The main reason for the legal prohibitions of the use of chemical weapons is that even purely military uses of such weapons are more likely to be disproportionate in the harms they inflict on civilians than the use of conventional weapons. This is because weather conditions can cause even a precisely targeted chemical attack to harm or kill innocent bystanders a considerable distance from the target area. So the moral reason for the prohibitions is primarily to protect civilians from being harmed as a side effect of attacks on enemy forces.

But the Syrian regime's aim in attacking residential areas with chemical weapons was precisely to kill civilians. There is therefore only one reason why it might have been slightly less seriously wrong if the regime had killed and injured an equivalent number of civilians using conventional weapons instead. This is that a massacre with conventional weapons would not have challenged the valuable legal prohibitions of chemical attacks. Thus, the only additional reason to attack Syria that derives from the regime's use of chemical weapons is to deter future uses by Syria and others by enforcing the prohibitions (even though Syria is not legally subject to two of them).

There are many versions of the theory of the just war but all of them agree that even limited belligerent action, such as the "surgical strikes" that the Obama administration is contemplating, must have a "just cause" -- that is, an aim that is not merely good or desirable but actually just.

Some contemporary just war theorists take that to mean that the aim of a just war must be to prevent or rectify wrongs for which those whom it is necessary to attack are responsible to a degree sufficient to make them morally liable to attack. When that is true, those who must be attacked to prevent or rectify the relevant wrongs have forfeited their right not to be attacked. That is why it can be just to attack them in defense of the rights of others.

According to this understanding, there is a just cause for military action against Syria. It is not, as many have suggested, to "punish" Bashar al-Assad, nor to preserve President Obama's credibility given his earlier threat that to use chemical weapons would be to cross a "red line." It consists, instead, of several aims. The principal two are summed up in the administration's recent phrase: to "deter and degrade." The main aims, in other words, must be, so far as possible, to physically prevent further attacks against civilian areas and to deter those that cannot be prevented. Secondary aims include convincing the Syrian regime that it cannot win the war against its own people by violence and enforcing the legal prohibitions of the use of chemical weapons.

Just war theory, however, imposes constraints on the resort to military force other than the requirement of just cause. There are also conditions of necessity and proportionality that must be satisfied. At this point, with over 100,000 people having already been killed and a far greater number forced to become refugees, a strong case can be made that the regime is not susceptible to other pressures in what it rightly perceives as a struggle for its survival.

The proportionality constraint is also potentially satisfiable, though it is important to understand why and how. One might think that the regime's having already killed the great majority of the 100,000 dead guarantees the military action would be proportionate.

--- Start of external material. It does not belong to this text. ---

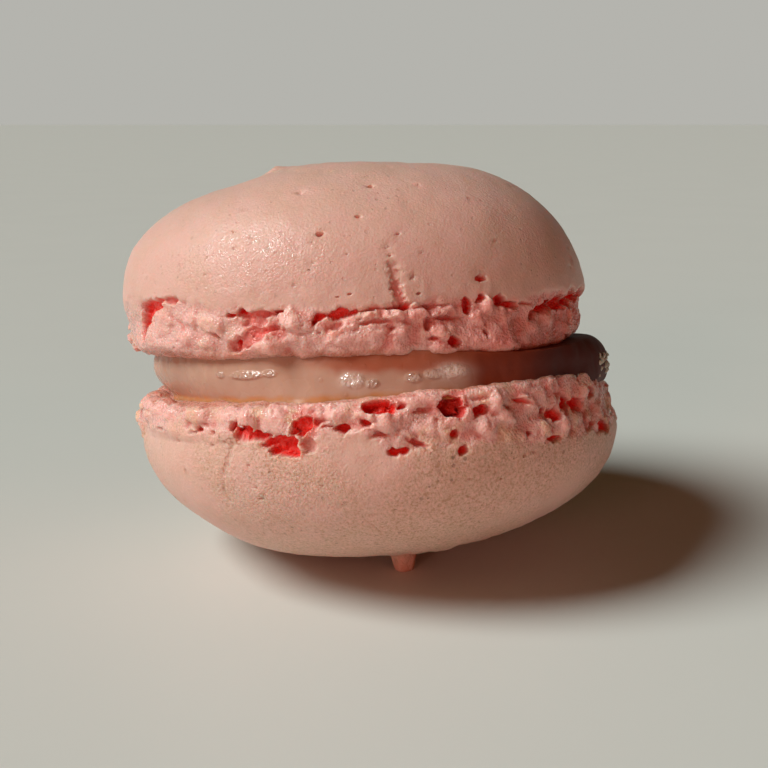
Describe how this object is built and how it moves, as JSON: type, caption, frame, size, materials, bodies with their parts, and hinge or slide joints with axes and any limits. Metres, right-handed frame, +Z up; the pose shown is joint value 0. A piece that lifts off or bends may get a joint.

But proportionality is not a relation between harms inflicted in the past and harms that might be inflicted by the resort to military force. Rather, it is a relation between the harm, particularly to innocent bystanders, that would be caused by the use of force and the wrongful harm that the use of force would prevent. If strikes against Syria are to be proportionate, they must be effective in preventing or deterring harm to Syrian civilians (for example, by destroying delivery systems for chemical attacks) and must be directed at targets far from civilian areas. It is essential that the U.S. not be guided by the policy that informed the NATO strikes in Kosovo and the Israeli invasion of Gaza in 2008 - namely, the policy of giving priority to the protection of one's own forces over the avoidance of harming civilians. If military strikes in Syria are to be justified morally, they must save rather than take the lives of civilians.